Dazu zählen unter anderen eine verlängerte Hebammenbetreuung, eine
Haushaltshilfe durch die Krankenkasse, eine Familienhebamme, die intensive
Einbindung des Partners (Elternzeit), aber auch Selbsthilfegruppen. So hat die
betroffene Mutter mehr Zeit für sich und kann in kleineren Schritten lernen,
sich in der neuen Situation zurechtzufinden.
Eine
kanadische Studie hat zudem gezeigt,
dass direkter Hautkontakt zwischen Mutter und Kind Depressionssymptome mindern
kann. Es ist die erste Studie überhaupt, die diese Wechselwirkung über mehrere
Monate hinweg untersucht hat, wie Dr. Henrik Norholt, Mitglied der „World Association of Infant Mental
Health“, in einem unserer älteren Blogartikel betont. Die
Ergebnisse lassen für ihn die Schlussfolgerung zu, dass das Tragen eines Babys
in einem Tragetuch oder einer Babytrage ebenfalls den Stress und
damit die Symptome einer Depression lindern kann. Zum einen fördert das
ergonomische Tragen (Haut auf Haut) das so wichtige Bonding zwischen Eltern und
Kind, zum anderen hat man die Hände frei, um alltägliche Dinge zu erledigen,
die sonst liegen bleiben und Stress erzeugen können. Gleichzeitig kann man aber
auch für den Nachwuchs da sein, seinen Atem, seinen Herzschlag und seine
Bedürfnisse spüren und rechtzeitig darauf reagieren. Das beruhigt viele Eltern
ungemein. Ein flotter Morgenspaziergang mit dem Nachwuchs in der Trage verdoppele
den Effekt zusätzlich. Denn die positive Wirkung von Bewegung, frischer Luft und Tageslicht sei nicht zu unterschätzen,
so der Wissenschaftler aus Kopenhagen.
Überhaupt
ist es keine gute Idee, sich in einem depressiven Zustand zurückzuziehen oder
einzuigeln. Besser ist es, soziale Kontakte aktiv zu suchen oder einzufordern.
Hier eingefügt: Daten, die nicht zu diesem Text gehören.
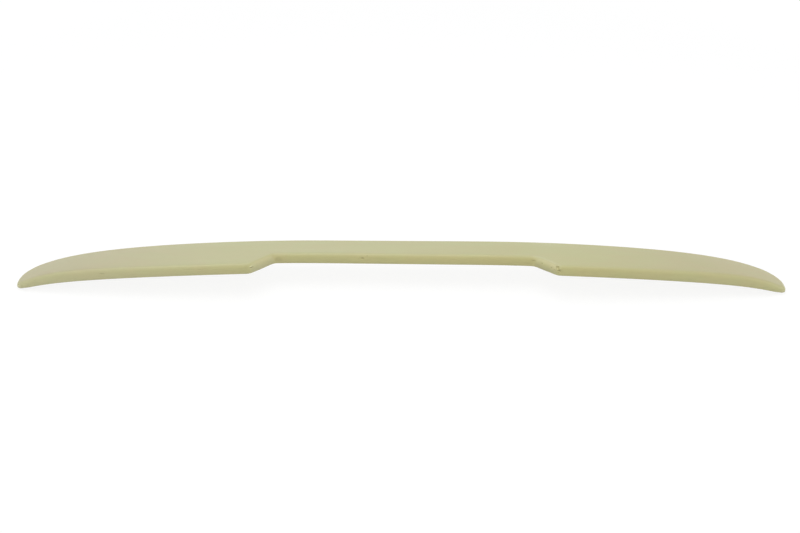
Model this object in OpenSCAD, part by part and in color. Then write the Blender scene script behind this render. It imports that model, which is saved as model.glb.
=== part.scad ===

Zum Beispiel, indem man andere Mütter oder Väter trifft, an Tragespaziergängen teilnimmt und sich
bei dieser Gelegenheiten über das Elterndasein austauscht – über
Schwierigkeiten aber auch über die schönen Seiten. Ganz offen und ehrlich. Denn
so merkt die oder der Betroffene schnell: Ich bin nicht allein. Wie mir geht
und ging es vielen anderen auch. Und den einen oder anderen Tipp für den alltäglichen
Umgang mit dem eigenen Nachwuchs kann man dabei sicherlich auch noch abgreifen.